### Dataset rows

- - -

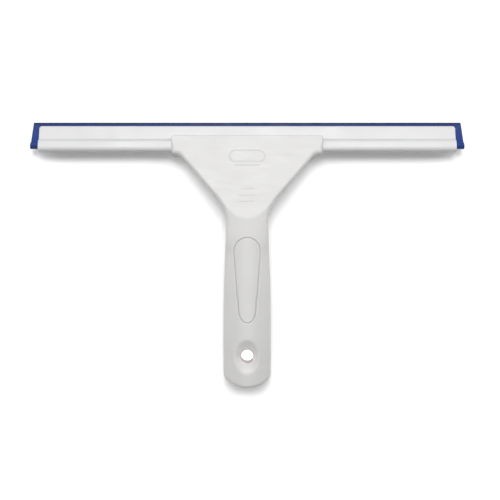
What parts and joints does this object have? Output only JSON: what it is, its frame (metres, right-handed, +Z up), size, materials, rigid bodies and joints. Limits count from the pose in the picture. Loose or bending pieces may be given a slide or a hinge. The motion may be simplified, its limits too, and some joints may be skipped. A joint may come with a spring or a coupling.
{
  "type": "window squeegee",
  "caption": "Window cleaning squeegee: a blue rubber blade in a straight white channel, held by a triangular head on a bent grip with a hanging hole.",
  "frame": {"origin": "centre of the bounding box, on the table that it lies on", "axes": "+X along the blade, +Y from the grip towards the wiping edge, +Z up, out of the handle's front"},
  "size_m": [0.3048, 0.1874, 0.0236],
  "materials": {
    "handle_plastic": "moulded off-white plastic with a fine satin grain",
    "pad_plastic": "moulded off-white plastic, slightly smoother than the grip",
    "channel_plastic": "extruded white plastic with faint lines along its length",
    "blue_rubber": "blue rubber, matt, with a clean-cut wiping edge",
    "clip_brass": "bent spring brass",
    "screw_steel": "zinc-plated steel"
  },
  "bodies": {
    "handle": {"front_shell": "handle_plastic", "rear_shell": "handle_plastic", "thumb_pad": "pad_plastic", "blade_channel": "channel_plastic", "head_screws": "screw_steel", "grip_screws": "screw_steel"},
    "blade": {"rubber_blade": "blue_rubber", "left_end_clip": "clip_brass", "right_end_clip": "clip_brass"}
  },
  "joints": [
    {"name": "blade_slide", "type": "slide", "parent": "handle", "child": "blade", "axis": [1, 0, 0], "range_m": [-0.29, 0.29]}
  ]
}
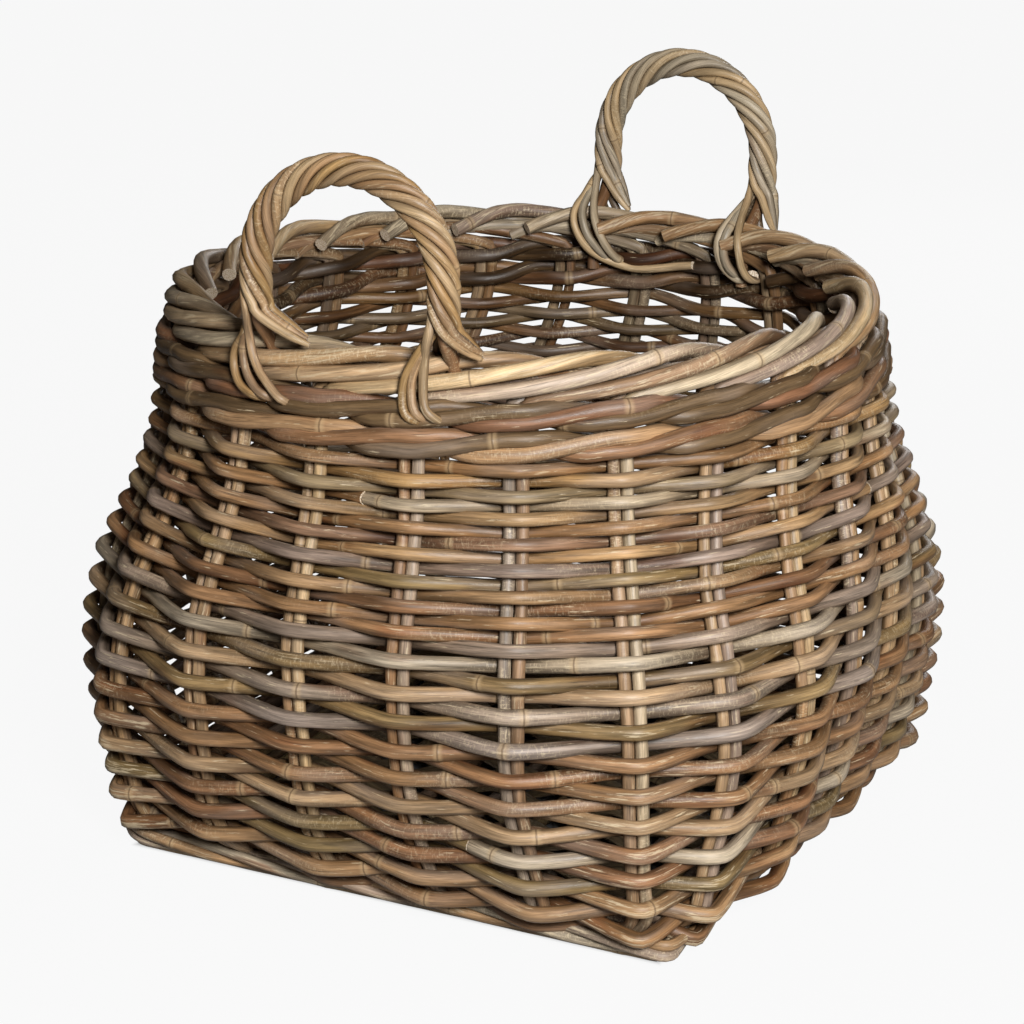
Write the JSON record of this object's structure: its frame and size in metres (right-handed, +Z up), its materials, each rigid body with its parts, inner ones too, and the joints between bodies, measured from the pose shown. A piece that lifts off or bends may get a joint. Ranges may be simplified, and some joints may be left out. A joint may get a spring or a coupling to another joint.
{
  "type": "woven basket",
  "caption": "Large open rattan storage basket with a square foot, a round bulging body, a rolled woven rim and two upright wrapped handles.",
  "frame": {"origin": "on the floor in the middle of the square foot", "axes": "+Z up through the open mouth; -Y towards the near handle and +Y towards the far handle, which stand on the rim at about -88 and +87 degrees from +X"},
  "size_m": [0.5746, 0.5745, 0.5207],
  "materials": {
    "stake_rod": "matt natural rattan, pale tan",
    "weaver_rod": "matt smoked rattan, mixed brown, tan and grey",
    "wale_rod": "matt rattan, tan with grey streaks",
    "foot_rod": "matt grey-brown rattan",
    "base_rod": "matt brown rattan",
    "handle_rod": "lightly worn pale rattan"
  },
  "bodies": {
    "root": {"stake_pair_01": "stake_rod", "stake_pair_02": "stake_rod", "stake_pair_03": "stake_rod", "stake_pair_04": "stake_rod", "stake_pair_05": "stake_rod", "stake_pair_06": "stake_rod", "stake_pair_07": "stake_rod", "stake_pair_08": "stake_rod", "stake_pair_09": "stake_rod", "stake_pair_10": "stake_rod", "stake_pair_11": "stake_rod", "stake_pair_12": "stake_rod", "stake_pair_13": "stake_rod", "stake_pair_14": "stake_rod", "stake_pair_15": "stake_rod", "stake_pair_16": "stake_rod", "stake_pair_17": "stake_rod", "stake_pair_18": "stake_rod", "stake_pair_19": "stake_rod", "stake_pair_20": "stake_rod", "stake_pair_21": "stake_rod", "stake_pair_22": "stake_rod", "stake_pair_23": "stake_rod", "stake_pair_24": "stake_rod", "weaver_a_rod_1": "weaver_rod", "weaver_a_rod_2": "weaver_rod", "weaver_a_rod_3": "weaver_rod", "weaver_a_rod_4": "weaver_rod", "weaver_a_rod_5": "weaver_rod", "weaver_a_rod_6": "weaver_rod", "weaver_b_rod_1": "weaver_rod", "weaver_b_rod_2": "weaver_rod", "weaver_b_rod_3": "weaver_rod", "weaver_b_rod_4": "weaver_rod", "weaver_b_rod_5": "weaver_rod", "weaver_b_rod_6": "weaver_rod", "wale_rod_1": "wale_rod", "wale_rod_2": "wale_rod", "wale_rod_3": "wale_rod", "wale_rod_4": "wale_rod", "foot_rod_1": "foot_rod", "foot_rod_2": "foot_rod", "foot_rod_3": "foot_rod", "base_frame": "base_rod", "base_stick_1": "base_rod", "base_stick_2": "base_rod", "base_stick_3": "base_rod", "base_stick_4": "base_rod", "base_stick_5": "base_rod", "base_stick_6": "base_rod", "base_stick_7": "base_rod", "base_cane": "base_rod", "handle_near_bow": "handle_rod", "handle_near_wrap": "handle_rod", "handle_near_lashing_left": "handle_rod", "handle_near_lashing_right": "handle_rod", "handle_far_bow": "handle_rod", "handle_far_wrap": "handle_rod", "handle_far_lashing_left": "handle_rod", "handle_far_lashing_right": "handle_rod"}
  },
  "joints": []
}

- - -

Quote every line of the data, word for word.

### Output for this exercise
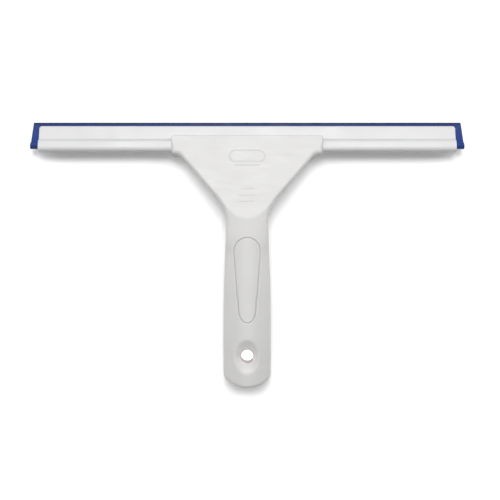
What parts and joints does this object have? Output only JSON: what it is, its frame (metres, right-handed, +Z up), size, materials, rigid bodies and joints. Limits count from the pose in the picture. Loose or bending pieces may be given a slide or a hinge. The motion may be simplified, its limits too, and some joints may be skipped. A joint may come with a spring or a coupling.
{
  "type": "window squeegee",
  "caption": "Window cleaning squeegee: a blue rubber blade in a straight white channel, held by a triangular head on a bent grip with a hanging hole.",
  "frame": {"origin": "centre of the bounding box, on the table that it lies on", "axes": "+X along the blade, +Y from the grip towards the wiping edge, +Z up, out of the handle's front"},
  "size_m": [0.3048, 0.1874, 0.0236],
  "materials": {
    "handle_plastic": "moulded off-white plastic with a fine satin grain",
    "pad_plastic": "moulded off-white plastic, slightly smoother than the grip",
    "channel_plastic": "extruded white plastic with faint lines along its length",
    "blue_rubber": "blue rubber, matt, with a clean-cut wiping edge",
    "clip_brass": "bent spring brass",
    "screw_steel": "zinc-plated steel"
  },
  "bodies": {
    "handle": {"front_shell": "handle_plastic", "rear_shell": "handle_plastic", "thumb_pad": "pad_plastic", "blade_channel": "channel_plastic", "head_screws": "screw_steel", "grip_screws": "screw_steel"},
    "blade": {"rubber_blade": "blue_rubber", "left_end_clip": "clip_brass", "right_end_clip": "clip_brass"}
  },
  "joints": [
    {"name": "blade_slide", "type": "slide", "parent": "handle", "child": "blade", "axis": [1, 0, 0], "range_m": [-0.29, 0.29]}
  ]
}
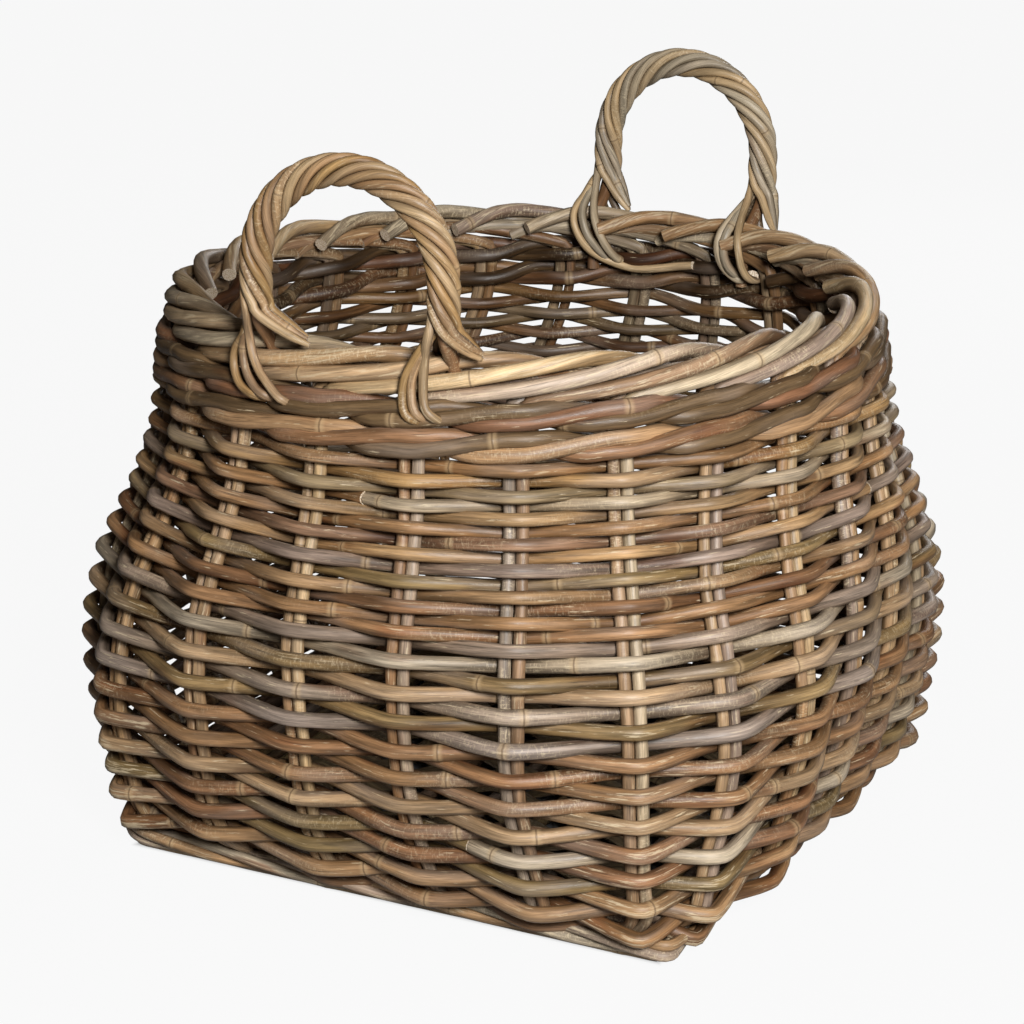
Write the JSON record of this object's structure: its frame and size in metres (right-handed, +Z up), its materials, each rigid body with its parts, inner ones too, and the joints between bodies, measured from the pose shown. A piece that lifts off or bends may get a joint. Ranges may be simplified, and some joints may be left out. A joint may get a spring or a coupling to another joint.
{
  "type": "woven basket",
  "caption": "Large open rattan storage basket with a square foot, a round bulging body, a rolled woven rim and two upright wrapped handles.",
  "frame": {"origin": "on the floor in the middle of the square foot", "axes": "+Z up through the open mouth; -Y towards the near handle and +Y towards the far handle, which stand on the rim at about -88 and +87 degrees from +X"},
  "size_m": [0.5746, 0.5745, 0.5207],
  "materials": {
    "stake_rod": "matt natural rattan, pale tan",
    "weaver_rod": "matt smoked rattan, mixed brown, tan and grey",
    "wale_rod": "matt rattan, tan with grey streaks",
    "foot_rod": "matt grey-brown rattan",
    "base_rod": "matt brown rattan",
    "handle_rod": "lightly worn pale rattan"
  },
  "bodies": {
    "root": {"stake_pair_01": "stake_rod", "stake_pair_02": "stake_rod", "stake_pair_03": "stake_rod", "stake_pair_04": "stake_rod", "stake_pair_05": "stake_rod", "stake_pair_06": "stake_rod", "stake_pair_07": "stake_rod", "stake_pair_08": "stake_rod", "stake_pair_09": "stake_rod", "stake_pair_10": "stake_rod", "stake_pair_11": "stake_rod", "stake_pair_12": "stake_rod", "stake_pair_13": "stake_rod", "stake_pair_14": "stake_rod", "stake_pair_15": "stake_rod", "stake_pair_16": "stake_rod", "stake_pair_17": "stake_rod", "stake_pair_18": "stake_rod", "stake_pair_19": "stake_rod", "stake_pair_20": "stake_rod", "stake_pair_21": "stake_rod", "stake_pair_22": "stake_rod", "stake_pair_23": "stake_rod", "stake_pair_24": "stake_rod", "weaver_a_rod_1": "weaver_rod", "weaver_a_rod_2": "weaver_rod", "weaver_a_rod_3": "weaver_rod", "weaver_a_rod_4": "weaver_rod", "weaver_a_rod_5": "weaver_rod", "weaver_a_rod_6": "weaver_rod", "weaver_b_rod_1": "weaver_rod", "weaver_b_rod_2": "weaver_rod", "weaver_b_rod_3": "weaver_rod", "weaver_b_rod_4": "weaver_rod", "weaver_b_rod_5": "weaver_rod", "weaver_b_rod_6": "weaver_rod", "wale_rod_1": "wale_rod", "wale_rod_2": "wale_rod", "wale_rod_3": "wale_rod", "wale_rod_4": "wale_rod", "foot_rod_1": "foot_rod", "foot_rod_2": "foot_rod", "foot_rod_3": "foot_rod", "base_frame": "base_rod", "base_stick_1": "base_rod", "base_stick_2": "base_rod", "base_stick_3": "base_rod", "base_stick_4": "base_rod", "base_stick_5": "base_rod", "base_stick_6": "base_rod", "base_stick_7": "base_rod", "base_cane": "base_rod", "handle_near_bow": "handle_rod", "handle_near_wrap": "handle_rod", "handle_near_lashing_left": "handle_rod", "handle_near_lashing_right": "handle_rod", "handle_far_bow": "handle_rod", "handle_far_wrap": "handle_rod", "handle_far_lashing_left": "handle_rod", "handle_far_lashing_right": "handle_rod"}
  },
  "joints": []
}